Request
Extract each line of the data below exactly as written.

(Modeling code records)
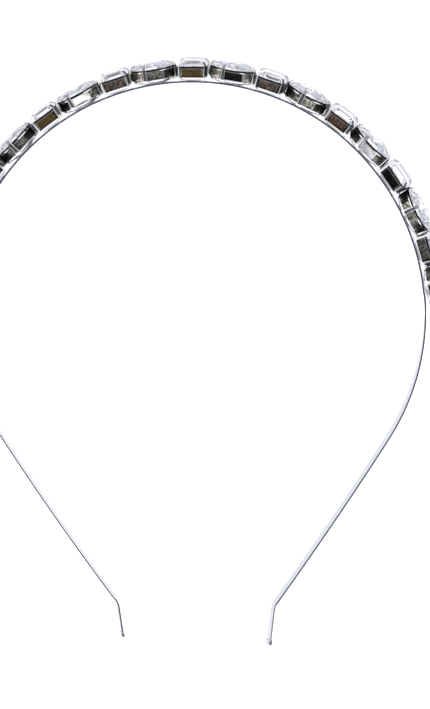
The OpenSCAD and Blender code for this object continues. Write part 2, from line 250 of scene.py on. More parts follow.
def side_line(s, arm):
    """Middle line of one side of the strip, from the apex down to the end of the tip.

    The crown arc, the tighter neck arc, the shoulder arc, the slightly bowed arm, the bend at the tip and the
    straight tip follow one another without a corner. Each station has its point, its directions outwards and
    along the band, and the lean of the outer face, which turns quickly at first and then slower over neck and
    shoulder, as a power curve, and evenly over the bend.
    """
    crown, neck, shoulder, bow = (
        r + s.strip_t / 2 for r in (s.crown_radius, s.neck_radius, arm.shoulder_radius, arm.arm_radius))
    neck_centre = (crown - neck) * outward(s.crown_angle)
    shoulder_centre = neck_centre + (neck - shoulder) * outward(s.neck_angle)
    bow_centre = shoulder_centre + (shoulder - bow) * outward(arm.shoulder_angle)
    bend_centre = bow_centre + (bow + s.bend_radius) * outward(arm.arm_angle)
    tip_angle = arm.arm_angle - arm.tip_bend

    def turns(first, last, count):
        return np.linspace(first, last, count, endpoint=False)
    crown_a = turns(0, s.crown_angle, CROWN_STEPS)
    neck_a = turns(s.crown_angle, s.neck_angle, NECK_STEPS)
    shoulder_a = turns(s.neck_angle, arm.shoulder_angle, SHOULDER_STEPS)
    bow_a = turns(arm.shoulder_angle, arm.arm_angle, ARM_STEPS)
    bend_a = turns(arm.arm_angle, tip_angle, BEND_STEPS)
    tip = np.linspace(0, arm.tip_length, END_STEPS)[:, None] * along(tip_angle)
    twist = (np.concatenate([neck_a, shoulder_a]) - s.crown_angle) / (arm.shoulder_angle - s.crown_angle)
    point = np.concatenate([
        crown * outward(crown_a),
        neck_centre + neck * outward(neck_a),
        shoulder_centre + shoulder * outward(shoulder_a),
        bow_centre + bow * outward(bow_a),
        bend_centre - s.bend_radius * outward(bend_a),
        bend_centre - s.bend_radius * outward(tip_angle) + tip,
    ])
    heading = np.concatenate([crown_a, neck_a, shoulder_a, bow_a, bend_a, np.full(END_STEPS, tip_angle)])
    lean = np.concatenate([
        np.full(CROWN_STEPS, s.lean),
        s.lean + (arm.arm_lean - s.lean) * (1 - (1 - twist) ** TWIST_POWER),
        np.full(ARM_STEPS, arm.arm_lean),
        turns(arm.arm_lean, arm.tip_lean, BEND_STEPS),
        np.full(END_STEPS, arm.tip_lean),
    ])
    return {"point": point, "out": outward(heading), "along": along(heading), "lean": lean}


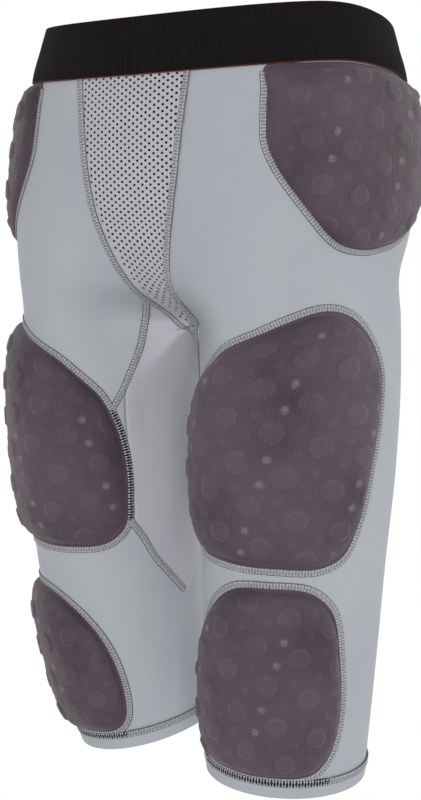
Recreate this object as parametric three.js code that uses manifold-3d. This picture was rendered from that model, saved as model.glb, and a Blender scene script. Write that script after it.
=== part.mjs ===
// A knee-length sports girdle with sewn-in hip, thigh and knee pads, in the shape it has when worn.
// Millimetres, +Z up. The wearer faces -Y and the wearer's left is +X.
// The origin is the middle of the waist opening, half-way up the waistband.

import * as THREE from "three";
import { mergeVertices } from "three/addons/utils/BufferGeometryUtils.js";
import Module from "manifold-3d";

const wasm = await Module();
wasm.setup();

// Walls and gaps
const fabricThickness = 1.5;
const elasticThickness = 2;
const hemThickness = 2.4;
const coverThickness = 1.8;
const pieceGap = 0.3;
const waistbandGap = 0.9;

// The trunk. The waistband dips a little in front and more behind.
const hipHalfWidth = 166;
const hipHalfDepth = 114;
const waistbandHeight = 41;
const waistbandLap = 9;
const frontDip = 8;
const backDip = 22;
const crotchDrop = 222;
const groinDrop = crotchDrop - 15;
const grooveSharpness = 22;

// The legs. The wearer stands on the left leg, and the right knee is bent in and back, which turns
// that leg's pads inwards (twist), slips them down (sag) and closes them up a little (shorten). Its
// inner thigh panel looks wider (innerWidth) and comes further forward at the top (innerReach).
const legLength = 342;
const legSpread = 92;
const legSway = -4;
const legForward = 10;
const thighHalfWidth = 74;
const thighHalfDepth = 88;
const hemHeight = 12.5;
const innerTurn = 60;
const innerLine = -90;
const kneeAlong = 0.42;
const sagRise = 4;
const poses = {
  left: {
    side: 1, lean: -1.5, swing: -1, kneeIn: 0, kneeBack: 0, twist: 0, sag: 0, shorten: 0,
    innerWidth: 0.84, innerReach: 0.55,
  },
  right: {
    side: -1, lean: 0.7, swing: 2, kneeIn: 12, kneeBack: 8, twist: 30, sag: 13.5, shorten: 0.24,
    innerWidth: 1, innerReach: 1,
  },
};

// Trunk sections, from the waistband's top to the groin. Drops are shares of crotchDrop, widths of
// hipHalfWidth and depths of hipHalfDepth. Sway is how far the section's middle lies to one side.
const waistRows = [
  { drop: -waistbandHeight / 2, sway: 0, width: 0.85, front: 0.91, back: 0.92, square: 2.2 },
  { drop: waistbandHeight / 2, sway: -2, width: 0.928, front: 0.93, back: 0.96, square: 2.3 },
];
const hipRows = [
  { drop: 0.36, sway: -4, width: 0.975, front: 0.95, back: 0.98, square: 2.5 },
  { drop: 0.6, sway: -8, width: 0.995, front: 0.97, back: 0.97, square: 2.5 },
  { drop: 0.78, sway: -11, width: 0.968, front: 0.985, back: 0.95, square: 2.4 },
];
const groinRow = { sway: -8, width: 0.966, front: 0.99, back: 0.94, square: 2.35 };

// How far the centre line lies inside each section in front and behind, as shares of hipHalfDepth
const valleys = [
  { front: 0, back: 0 },
  { front: 0, back: 0 },
  { front: 0, back: 0 },
  { front: 0.08, back: 0.05 },
  { front: 0.27, back: 0.16 },
  { front: 0.68, back: 0.4 },
];

// Leg sections. Along is a share of legLength, width of thighHalfWidth, depth of thighHalfDepth.
const legRows = [
  { along: 0.1, width: 0.99, depth: 0.98 },
  { along: 0.3, width: 0.985, depth: 0.95 },
  { along: 0.5, width: 0.94, depth: 0.87 },
  { along: 0.7, width: 0.905, depth: 0.81 },
  { along: 0.88, width: 0.865, depth: 0.76 },
  { along: 1.0, width: 0.835, depth: 0.73 },
];

// The front mesh panel: half its width as shares of hipHalfWidth, at shares of crotchDrop. It ends in
// a point under the crotch.
const meshSway = -3;
const meshBack = 12;
const meshEdge = [
  { drop: -0.05, half: 0.313 },
  { drop: 0.1, half: 0.304 },
  { drop: 0.28, half: 0.277 },
  { drop: 0.44, half: 0.25 },
  { drop: 0.56, half: 0.22 },
  { drop: 0.67, half: 0.181 },
  { drop: 0.76, half: 0.145 },
  { drop: 0.865, half: 0.102 },
  { drop: 0.9, half: 0.088 },
  { drop: 0.94, half: 0.066 },
  { drop: 0.97, half: 0.044 },
  { drop: 1.03, half: 0.03 },
];

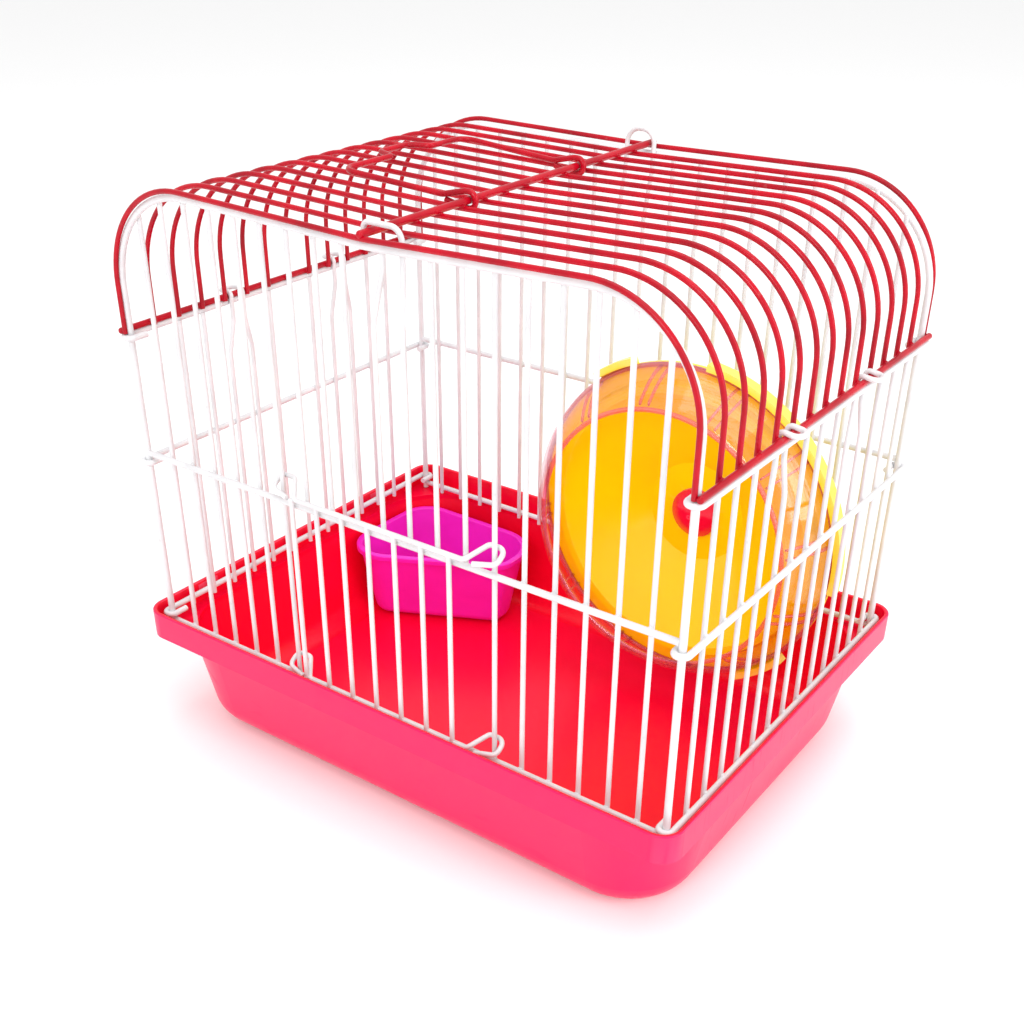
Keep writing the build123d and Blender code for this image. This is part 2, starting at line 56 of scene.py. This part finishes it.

Full solution
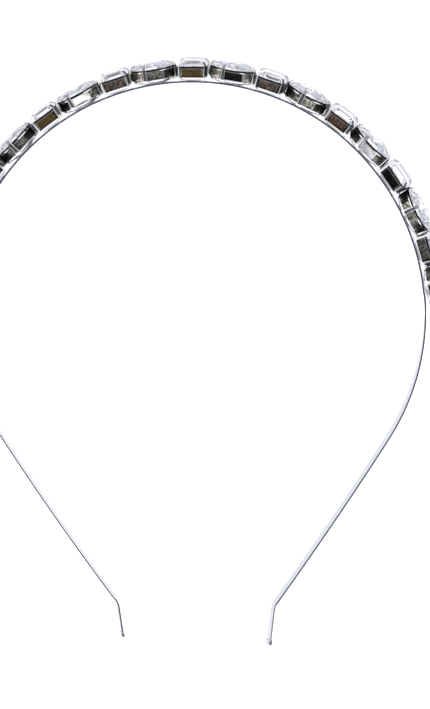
The OpenSCAD and Blender code for this object continues. Write part 2, from line 250 of scene.py on. More parts follow.
def side_line(s, arm):
    """Middle line of one side of the strip, from the apex down to the end of the tip.

    The crown arc, the tighter neck arc, the shoulder arc, the slightly bowed arm, the bend at the tip and the
    straight tip follow one another without a corner. Each station has its point, its directions outwards and
    along the band, and the lean of the outer face, which turns quickly at first and then slower over neck and
    shoulder, as a power curve, and evenly over the bend.
    """
    crown, neck, shoulder, bow = (
        r + s.strip_t / 2 for r in (s.crown_radius, s.neck_radius, arm.shoulder_radius, arm.arm_radius))
    neck_centre = (crown - neck) * outward(s.crown_angle)
    shoulder_centre = neck_centre + (neck - shoulder) * outward(s.neck_angle)
    bow_centre = shoulder_centre + (shoulder - bow) * outward(arm.shoulder_angle)
    bend_centre = bow_centre + (bow + s.bend_radius) * outward(arm.arm_angle)
    tip_angle = arm.arm_angle - arm.tip_bend

    def turns(first, last, count):
        return np.linspace(first, last, count, endpoint=False)
    crown_a = turns(0, s.crown_angle, CROWN_STEPS)
    neck_a = turns(s.crown_angle, s.neck_angle, NECK_STEPS)
    shoulder_a = turns(s.neck_angle, arm.shoulder_angle, SHOULDER_STEPS)
    bow_a = turns(arm.shoulder_angle, arm.arm_angle, ARM_STEPS)
    bend_a = turns(arm.arm_angle, tip_angle, BEND_STEPS)
    tip = np.linspace(0, arm.tip_length, END_STEPS)[:, None] * along(tip_angle)
    twist = (np.concatenate([neck_a, shoulder_a]) - s.crown_angle) / (arm.shoulder_angle - s.crown_angle)
    point = np.concatenate([
        crown * outward(crown_a),
        neck_centre + neck * outward(neck_a),
        shoulder_centre + shoulder * outward(shoulder_a),
        bow_centre + bow * outward(bow_a),
        bend_centre - s.bend_radius * outward(bend_a),
        bend_centre - s.bend_radius * outward(tip_angle) + tip,
    ])
    heading = np.concatenate([crown_a, neck_a, shoulder_a, bow_a, bend_a, np.full(END_STEPS, tip_angle)])
    lean = np.concatenate([
        np.full(CROWN_STEPS, s.lean),
        s.lean + (arm.arm_lean - s.lean) * (1 - (1 - twist) ** TWIST_POWER),
        np.full(ARM_STEPS, arm.arm_lean),
        turns(arm.arm_lean, arm.tip_lean, BEND_STEPS),
        np.full(END_STEPS, arm.tip_lean),
    ])
    return {"point": point, "out": outward(heading), "along": along(heading), "lean": lean}


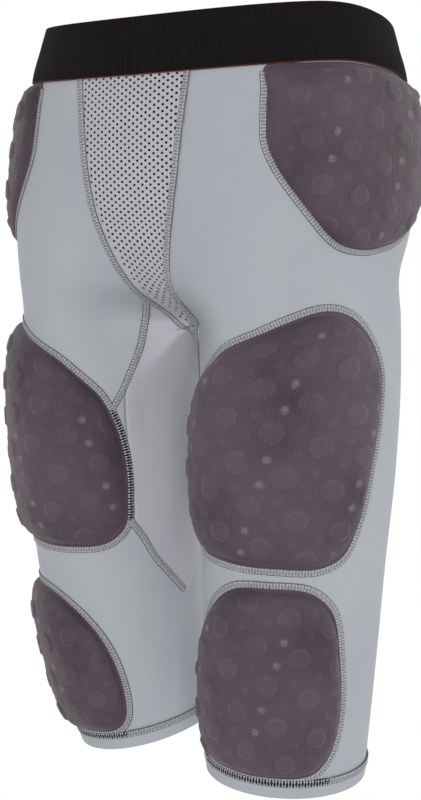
Recreate this object as parametric three.js code that uses manifold-3d. This picture was rendered from that model, saved as model.glb, and a Blender scene script. Write that script after it.
=== part.mjs ===
// A knee-length sports girdle with sewn-in hip, thigh and knee pads, in the shape it has when worn.
// Millimetres, +Z up. The wearer faces -Y and the wearer's left is +X.
// The origin is the middle of the waist opening, half-way up the waistband.

import * as THREE from "three";
import { mergeVertices } from "three/addons/utils/BufferGeometryUtils.js";
import Module from "manifold-3d";

const wasm = await Module();
wasm.setup();

// Walls and gaps
const fabricThickness = 1.5;
const elasticThickness = 2;
const hemThickness = 2.4;
const coverThickness = 1.8;
const pieceGap = 0.3;
const waistbandGap = 0.9;

// The trunk. The waistband dips a little in front and more behind.
const hipHalfWidth = 166;
const hipHalfDepth = 114;
const waistbandHeight = 41;
const waistbandLap = 9;
const frontDip = 8;
const backDip = 22;
const crotchDrop = 222;
const groinDrop = crotchDrop - 15;
const grooveSharpness = 22;

// The legs. The wearer stands on the left leg, and the right knee is bent in and back, which turns
// that leg's pads inwards (twist), slips them down (sag) and closes them up a little (shorten). Its
// inner thigh panel looks wider (innerWidth) and comes further forward at the top (innerReach).
const legLength = 342;
const legSpread = 92;
const legSway = -4;
const legForward = 10;
const thighHalfWidth = 74;
const thighHalfDepth = 88;
const hemHeight = 12.5;
const innerTurn = 60;
const innerLine = -90;
const kneeAlong = 0.42;
const sagRise = 4;
const poses = {
  left: {
    side: 1, lean: -1.5, swing: -1, kneeIn: 0, kneeBack: 0, twist: 0, sag: 0, shorten: 0,
    innerWidth: 0.84, innerReach: 0.55,
  },
  right: {
    side: -1, lean: 0.7, swing: 2, kneeIn: 12, kneeBack: 8, twist: 30, sag: 13.5, shorten: 0.24,
    innerWidth: 1, innerReach: 1,
  },
};

// Trunk sections, from the waistband's top to the groin. Drops are shares of crotchDrop, widths of
// hipHalfWidth and depths of hipHalfDepth. Sway is how far the section's middle lies to one side.
const waistRows = [
  { drop: -waistbandHeight / 2, sway: 0, width: 0.85, front: 0.91, back: 0.92, square: 2.2 },
  { drop: waistbandHeight / 2, sway: -2, width: 0.928, front: 0.93, back: 0.96, square: 2.3 },
];
const hipRows = [
  { drop: 0.36, sway: -4, width: 0.975, front: 0.95, back: 0.98, square: 2.5 },
  { drop: 0.6, sway: -8, width: 0.995, front: 0.97, back: 0.97, square: 2.5 },
  { drop: 0.78, sway: -11, width: 0.968, front: 0.985, back: 0.95, square: 2.4 },
];
const groinRow = { sway: -8, width: 0.966, front: 0.99, back: 0.94, square: 2.35 };

// How far the centre line lies inside each section in front and behind, as shares of hipHalfDepth
const valleys = [
  { front: 0, back: 0 },
  { front: 0, back: 0 },
  { front: 0, back: 0 },
  { front: 0.08, back: 0.05 },
  { front: 0.27, back: 0.16 },
  { front: 0.68, back: 0.4 },
];

// Leg sections. Along is a share of legLength, width of thighHalfWidth, depth of thighHalfDepth.
const legRows = [
  { along: 0.1, width: 0.99, depth: 0.98 },
  { along: 0.3, width: 0.985, depth: 0.95 },
  { along: 0.5, width: 0.94, depth: 0.87 },
  { along: 0.7, width: 0.905, depth: 0.81 },
  { along: 0.88, width: 0.865, depth: 0.76 },
  { along: 1.0, width: 0.835, depth: 0.73 },
];

// The front mesh panel: half its width as shares of hipHalfWidth, at shares of crotchDrop. It ends in
// a point under the crotch.
const meshSway = -3;
const meshBack = 12;
const meshEdge = [
  { drop: -0.05, half: 0.313 },
  { drop: 0.1, half: 0.304 },
  { drop: 0.28, half: 0.277 },
  { drop: 0.44, half: 0.25 },
  { drop: 0.56, half: 0.22 },
  { drop: 0.67, half: 0.181 },
  { drop: 0.76, half: 0.145 },
  { drop: 0.865, half: 0.102 },
  { drop: 0.9, half: 0.088 },
  { drop: 0.94, half: 0.066 },
  { drop: 0.97, half: 0.044 },
  { drop: 1.03, half: 0.03 },
];

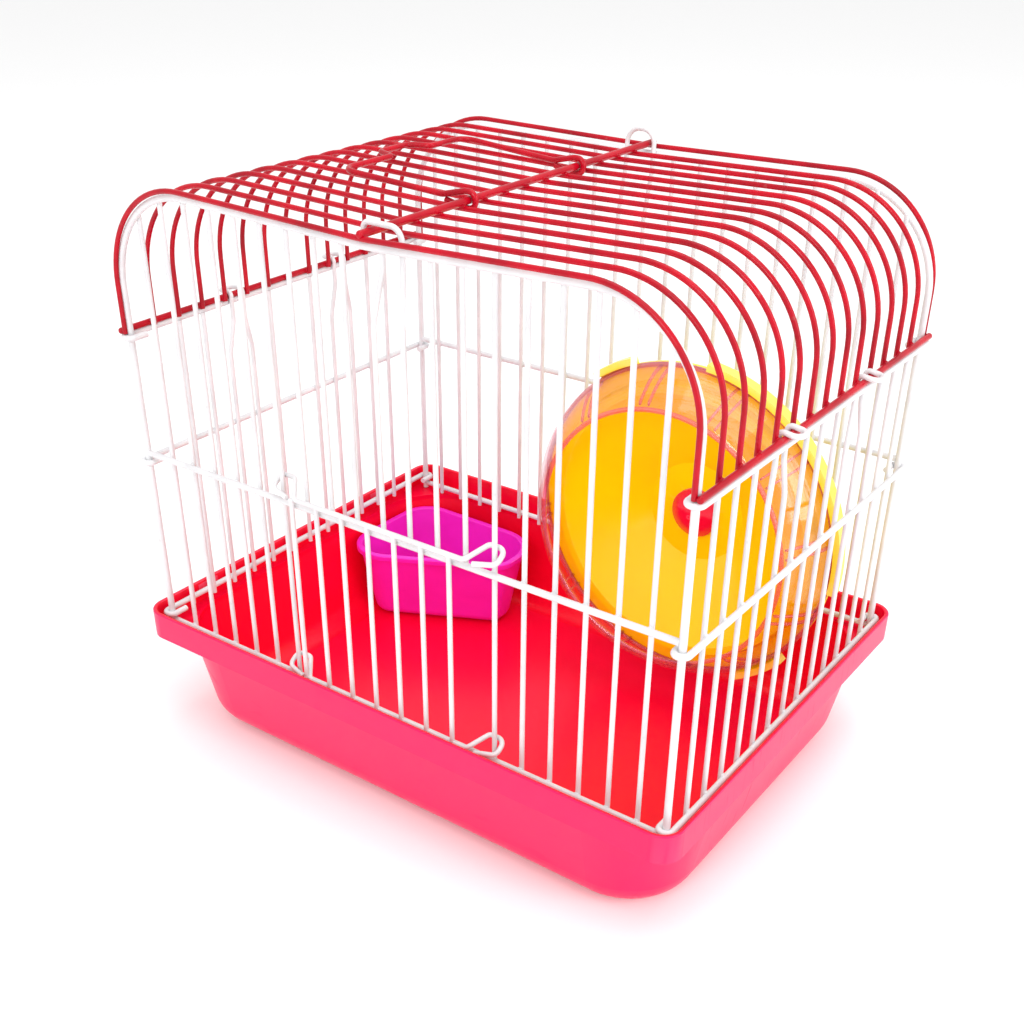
Keep writing the build123d and Blender code for this image. This is part 2, starting at line 56 of scene.py. This part finishes it.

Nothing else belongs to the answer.